_DIRECTIONS:_
Restate verbatim the lines between the one holding "rear_yoke_right();" and the one holding "obj.matrix_parent_inverse = Matrix.Identity(4)", both included, and no others.
....
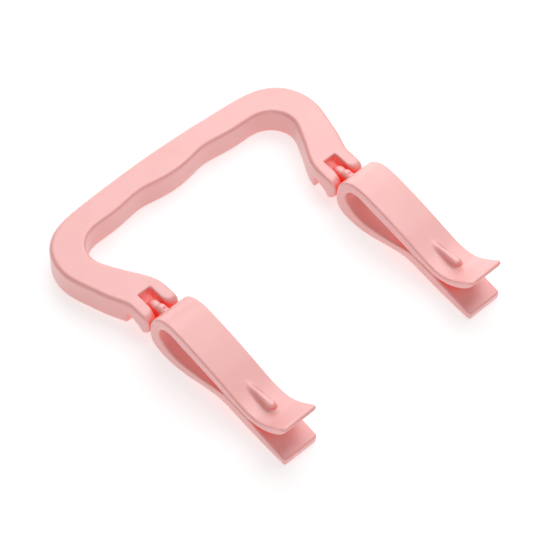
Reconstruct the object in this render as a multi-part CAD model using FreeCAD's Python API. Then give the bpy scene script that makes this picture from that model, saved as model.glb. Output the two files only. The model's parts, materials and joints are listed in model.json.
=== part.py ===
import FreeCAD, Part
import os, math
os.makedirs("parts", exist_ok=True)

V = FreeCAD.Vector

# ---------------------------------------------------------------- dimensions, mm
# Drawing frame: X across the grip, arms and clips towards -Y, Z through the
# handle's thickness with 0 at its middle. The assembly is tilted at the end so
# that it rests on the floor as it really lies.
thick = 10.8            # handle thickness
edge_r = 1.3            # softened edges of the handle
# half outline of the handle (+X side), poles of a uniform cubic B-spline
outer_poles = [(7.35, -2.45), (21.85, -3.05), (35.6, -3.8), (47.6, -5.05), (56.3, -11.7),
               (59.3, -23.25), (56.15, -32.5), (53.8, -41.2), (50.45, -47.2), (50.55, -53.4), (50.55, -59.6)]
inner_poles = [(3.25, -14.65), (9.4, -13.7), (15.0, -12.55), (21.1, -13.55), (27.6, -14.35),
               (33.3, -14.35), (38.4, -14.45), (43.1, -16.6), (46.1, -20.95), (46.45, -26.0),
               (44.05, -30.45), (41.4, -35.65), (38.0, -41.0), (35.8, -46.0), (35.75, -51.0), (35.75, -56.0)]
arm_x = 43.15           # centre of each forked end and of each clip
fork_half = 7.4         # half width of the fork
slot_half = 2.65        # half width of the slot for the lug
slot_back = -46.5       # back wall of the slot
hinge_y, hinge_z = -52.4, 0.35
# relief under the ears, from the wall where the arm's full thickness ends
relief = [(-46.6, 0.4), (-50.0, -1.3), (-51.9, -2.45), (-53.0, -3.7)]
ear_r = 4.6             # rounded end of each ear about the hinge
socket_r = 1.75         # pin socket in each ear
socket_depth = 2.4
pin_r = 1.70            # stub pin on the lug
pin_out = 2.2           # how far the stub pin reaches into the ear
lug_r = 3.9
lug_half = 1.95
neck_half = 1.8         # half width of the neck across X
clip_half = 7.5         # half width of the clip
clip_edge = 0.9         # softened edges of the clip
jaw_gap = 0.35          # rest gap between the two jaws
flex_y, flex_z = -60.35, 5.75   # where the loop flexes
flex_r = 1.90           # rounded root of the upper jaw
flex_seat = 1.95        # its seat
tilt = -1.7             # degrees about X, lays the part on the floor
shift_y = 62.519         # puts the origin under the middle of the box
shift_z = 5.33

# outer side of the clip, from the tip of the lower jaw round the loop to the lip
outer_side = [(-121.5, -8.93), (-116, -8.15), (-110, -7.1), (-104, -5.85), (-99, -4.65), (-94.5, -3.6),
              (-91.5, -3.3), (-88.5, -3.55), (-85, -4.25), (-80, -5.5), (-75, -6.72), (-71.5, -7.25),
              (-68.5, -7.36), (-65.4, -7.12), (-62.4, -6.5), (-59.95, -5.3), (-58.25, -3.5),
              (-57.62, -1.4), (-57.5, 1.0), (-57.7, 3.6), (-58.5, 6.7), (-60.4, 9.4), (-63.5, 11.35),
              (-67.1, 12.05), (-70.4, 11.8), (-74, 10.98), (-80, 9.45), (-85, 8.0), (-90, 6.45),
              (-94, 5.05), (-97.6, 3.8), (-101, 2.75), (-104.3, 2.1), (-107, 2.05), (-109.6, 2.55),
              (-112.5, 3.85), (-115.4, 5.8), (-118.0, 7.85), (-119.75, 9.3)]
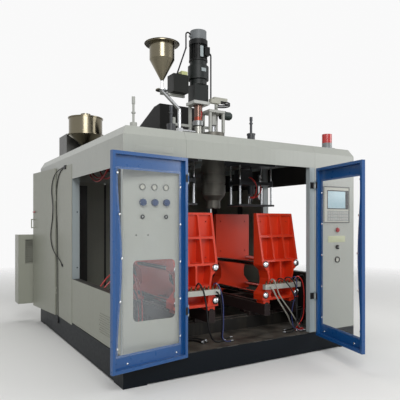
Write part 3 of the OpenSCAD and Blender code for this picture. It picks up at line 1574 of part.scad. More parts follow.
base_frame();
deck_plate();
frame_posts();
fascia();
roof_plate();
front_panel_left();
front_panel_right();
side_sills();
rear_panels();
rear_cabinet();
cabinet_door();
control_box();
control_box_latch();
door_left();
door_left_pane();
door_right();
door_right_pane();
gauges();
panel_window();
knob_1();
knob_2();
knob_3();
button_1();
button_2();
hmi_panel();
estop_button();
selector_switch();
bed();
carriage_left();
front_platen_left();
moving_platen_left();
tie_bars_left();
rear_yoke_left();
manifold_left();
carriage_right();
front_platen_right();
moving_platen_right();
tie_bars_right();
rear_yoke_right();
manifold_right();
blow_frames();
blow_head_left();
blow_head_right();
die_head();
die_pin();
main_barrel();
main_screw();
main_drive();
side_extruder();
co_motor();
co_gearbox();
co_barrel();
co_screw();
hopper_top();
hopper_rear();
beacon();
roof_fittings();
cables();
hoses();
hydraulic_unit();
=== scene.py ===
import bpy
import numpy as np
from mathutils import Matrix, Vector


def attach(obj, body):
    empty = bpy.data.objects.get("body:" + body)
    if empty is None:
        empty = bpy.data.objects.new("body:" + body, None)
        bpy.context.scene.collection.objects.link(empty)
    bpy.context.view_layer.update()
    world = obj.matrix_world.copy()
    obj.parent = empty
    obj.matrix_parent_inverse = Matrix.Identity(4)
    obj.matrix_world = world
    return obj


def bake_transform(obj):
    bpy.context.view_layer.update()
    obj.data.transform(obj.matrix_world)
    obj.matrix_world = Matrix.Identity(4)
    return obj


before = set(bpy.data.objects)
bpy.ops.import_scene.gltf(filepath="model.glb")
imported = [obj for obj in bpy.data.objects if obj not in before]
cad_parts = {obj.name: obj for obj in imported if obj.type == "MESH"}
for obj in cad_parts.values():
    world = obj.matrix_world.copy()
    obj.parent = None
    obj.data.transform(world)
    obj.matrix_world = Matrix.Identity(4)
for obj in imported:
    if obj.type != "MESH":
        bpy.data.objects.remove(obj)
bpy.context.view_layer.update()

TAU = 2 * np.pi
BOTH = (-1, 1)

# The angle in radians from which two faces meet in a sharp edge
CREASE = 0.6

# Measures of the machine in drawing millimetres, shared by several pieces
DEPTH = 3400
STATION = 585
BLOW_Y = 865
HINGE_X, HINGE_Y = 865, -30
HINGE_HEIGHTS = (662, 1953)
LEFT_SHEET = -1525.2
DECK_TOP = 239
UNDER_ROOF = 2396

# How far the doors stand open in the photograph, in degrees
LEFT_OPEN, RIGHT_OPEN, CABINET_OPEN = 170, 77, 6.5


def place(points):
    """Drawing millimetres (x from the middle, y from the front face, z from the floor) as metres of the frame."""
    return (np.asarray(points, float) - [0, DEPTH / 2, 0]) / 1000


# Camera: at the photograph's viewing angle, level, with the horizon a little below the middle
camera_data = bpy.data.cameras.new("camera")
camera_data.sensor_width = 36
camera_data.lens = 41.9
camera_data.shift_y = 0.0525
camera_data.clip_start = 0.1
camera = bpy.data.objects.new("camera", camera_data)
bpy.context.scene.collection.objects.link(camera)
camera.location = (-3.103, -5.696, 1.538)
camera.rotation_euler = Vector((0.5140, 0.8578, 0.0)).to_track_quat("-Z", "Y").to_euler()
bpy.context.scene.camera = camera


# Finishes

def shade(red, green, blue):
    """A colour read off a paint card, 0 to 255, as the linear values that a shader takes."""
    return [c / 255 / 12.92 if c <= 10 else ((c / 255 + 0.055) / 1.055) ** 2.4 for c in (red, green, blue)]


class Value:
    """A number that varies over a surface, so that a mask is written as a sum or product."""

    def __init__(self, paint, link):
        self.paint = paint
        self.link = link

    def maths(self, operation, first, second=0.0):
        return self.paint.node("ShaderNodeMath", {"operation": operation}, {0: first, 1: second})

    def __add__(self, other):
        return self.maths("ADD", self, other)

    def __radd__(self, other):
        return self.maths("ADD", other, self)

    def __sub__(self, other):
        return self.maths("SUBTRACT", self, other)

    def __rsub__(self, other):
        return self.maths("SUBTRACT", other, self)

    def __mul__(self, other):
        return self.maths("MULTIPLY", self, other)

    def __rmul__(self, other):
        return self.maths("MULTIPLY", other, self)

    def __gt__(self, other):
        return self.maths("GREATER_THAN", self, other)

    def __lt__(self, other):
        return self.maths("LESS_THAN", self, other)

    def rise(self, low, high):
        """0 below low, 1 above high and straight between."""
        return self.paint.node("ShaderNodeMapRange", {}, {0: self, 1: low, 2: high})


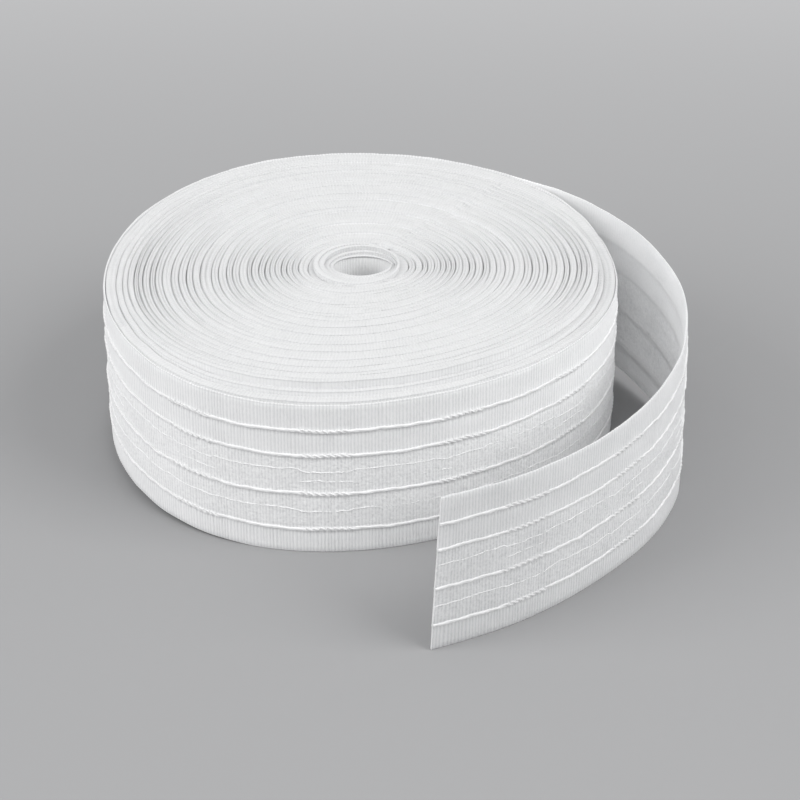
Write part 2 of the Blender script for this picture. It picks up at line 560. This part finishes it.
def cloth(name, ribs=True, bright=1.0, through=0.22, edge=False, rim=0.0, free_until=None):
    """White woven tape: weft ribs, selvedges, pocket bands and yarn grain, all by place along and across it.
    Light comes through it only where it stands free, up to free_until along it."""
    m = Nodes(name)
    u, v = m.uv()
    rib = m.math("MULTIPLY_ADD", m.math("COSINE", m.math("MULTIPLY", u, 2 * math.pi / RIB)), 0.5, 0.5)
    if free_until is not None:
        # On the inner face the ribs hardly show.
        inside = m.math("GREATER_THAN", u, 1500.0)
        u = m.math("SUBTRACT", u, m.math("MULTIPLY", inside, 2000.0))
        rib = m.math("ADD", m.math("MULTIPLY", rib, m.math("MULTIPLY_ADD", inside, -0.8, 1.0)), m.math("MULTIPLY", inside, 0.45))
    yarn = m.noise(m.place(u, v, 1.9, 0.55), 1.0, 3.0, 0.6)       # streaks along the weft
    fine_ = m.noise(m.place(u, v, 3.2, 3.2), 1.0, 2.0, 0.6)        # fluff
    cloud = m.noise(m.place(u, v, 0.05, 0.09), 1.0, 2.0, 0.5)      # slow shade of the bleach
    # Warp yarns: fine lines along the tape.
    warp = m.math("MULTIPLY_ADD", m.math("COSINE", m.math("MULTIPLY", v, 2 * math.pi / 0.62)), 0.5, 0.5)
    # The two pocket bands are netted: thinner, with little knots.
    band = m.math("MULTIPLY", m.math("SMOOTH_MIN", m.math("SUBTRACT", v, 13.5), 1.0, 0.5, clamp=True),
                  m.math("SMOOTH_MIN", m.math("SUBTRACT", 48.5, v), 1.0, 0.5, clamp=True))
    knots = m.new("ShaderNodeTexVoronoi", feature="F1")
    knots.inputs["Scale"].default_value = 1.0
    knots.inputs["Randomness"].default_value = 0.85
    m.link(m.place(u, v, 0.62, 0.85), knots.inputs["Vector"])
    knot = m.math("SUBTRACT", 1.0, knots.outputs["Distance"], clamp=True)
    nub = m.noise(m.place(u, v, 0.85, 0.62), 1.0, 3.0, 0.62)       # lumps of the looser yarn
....
_EXERCISE SOLUTION:_
rear_yoke_right();
manifold_right();
blow_frames();
blow_head_left();
blow_head_right();
die_head();
die_pin();
main_barrel();
main_screw();
main_drive();
side_extruder();
co_motor();
co_gearbox();
co_barrel();
co_screw();
hopper_top();
hopper_rear();
beacon();
roof_fittings();
cables();
hoses();
hydraulic_unit();
=== scene.py ===
import bpy
import numpy as np
from mathutils import Matrix, Vector


def attach(obj, body):
    empty = bpy.data.objects.get("body:" + body)
    if empty is None:
        empty = bpy.data.objects.new("body:" + body, None)
        bpy.context.scene.collection.objects.link(empty)
    bpy.context.view_layer.update()
    world = obj.matrix_world.copy()
    obj.parent = empty
    obj.matrix_parent_inverse = Matrix.Identity(4)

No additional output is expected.